Most people do not come to the Dolphin Club to sauna, they come to swim and use the sauna to warm up. In Finland, people come to sauna and swim to cool down. It doesn’t seem like a big difference on paper but culturally it means that the experience is primarily a social activity rather than a sporting activity. Rather than conversations being restricted to the time it takes one to feel normal again after swimming in cold water, conversations last as long as you’d like since they can drift from the sauna to the water to the deck outside and back into the sauna. Because you come and go from the sauna room, rather than just entering once, the conversation’s participants are constantly changing. Neither approach is wrong, it is simply a difference in which activity is of primary importance.


sompa sauna
Places like this are why I fell in love with Helsinki. Sompasauna is a volunteer-run, donation-supported public sauna on an open patch of land by the sea.

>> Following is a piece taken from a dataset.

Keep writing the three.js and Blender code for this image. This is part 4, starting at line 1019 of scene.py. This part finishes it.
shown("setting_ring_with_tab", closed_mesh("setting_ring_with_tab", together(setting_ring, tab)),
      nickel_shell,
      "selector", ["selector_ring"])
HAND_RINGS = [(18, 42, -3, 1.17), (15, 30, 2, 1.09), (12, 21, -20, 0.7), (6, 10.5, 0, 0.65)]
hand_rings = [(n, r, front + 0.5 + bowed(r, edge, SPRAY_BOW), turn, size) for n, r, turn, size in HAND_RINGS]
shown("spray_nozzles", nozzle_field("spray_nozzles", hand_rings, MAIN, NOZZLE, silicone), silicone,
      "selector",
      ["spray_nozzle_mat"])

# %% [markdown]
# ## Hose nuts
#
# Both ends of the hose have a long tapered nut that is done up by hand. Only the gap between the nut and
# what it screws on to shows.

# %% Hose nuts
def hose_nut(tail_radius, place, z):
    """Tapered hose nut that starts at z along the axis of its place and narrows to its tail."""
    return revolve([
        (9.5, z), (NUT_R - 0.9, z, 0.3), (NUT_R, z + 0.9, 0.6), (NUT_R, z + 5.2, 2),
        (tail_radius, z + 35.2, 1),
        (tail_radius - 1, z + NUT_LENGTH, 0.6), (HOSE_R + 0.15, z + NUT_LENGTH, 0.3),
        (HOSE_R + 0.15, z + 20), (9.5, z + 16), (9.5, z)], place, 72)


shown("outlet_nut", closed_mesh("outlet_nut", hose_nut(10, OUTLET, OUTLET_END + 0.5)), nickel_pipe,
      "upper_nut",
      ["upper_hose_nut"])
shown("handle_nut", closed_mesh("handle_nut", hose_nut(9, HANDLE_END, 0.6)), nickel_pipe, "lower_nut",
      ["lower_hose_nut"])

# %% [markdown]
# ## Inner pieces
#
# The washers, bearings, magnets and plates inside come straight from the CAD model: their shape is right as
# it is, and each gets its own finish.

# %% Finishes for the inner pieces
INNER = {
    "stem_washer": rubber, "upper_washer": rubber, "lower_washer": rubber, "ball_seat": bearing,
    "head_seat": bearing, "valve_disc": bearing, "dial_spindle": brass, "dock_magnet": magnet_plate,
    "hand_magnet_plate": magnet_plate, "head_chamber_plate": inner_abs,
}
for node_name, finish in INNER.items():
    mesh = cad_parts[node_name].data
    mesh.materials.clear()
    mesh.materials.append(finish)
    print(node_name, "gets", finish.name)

In the sauna everyone is equal. When everyone sits there, drenched in sweat, clothed in a swimsuit at most, you can’t tell who is poor or rich, a politician or a teacher, a banker or a social worker. There is a level of respect and inclusion in the sauna that is carried into the outside world. The person speaking at length about 18th century poetry may be your mail carrier and the history professor may have studied someplace you’re about to go to and can connect you with her friends in that area. The sauna has taught me that even when we are all stripped down we are all unique individuals with something to share and something to learn.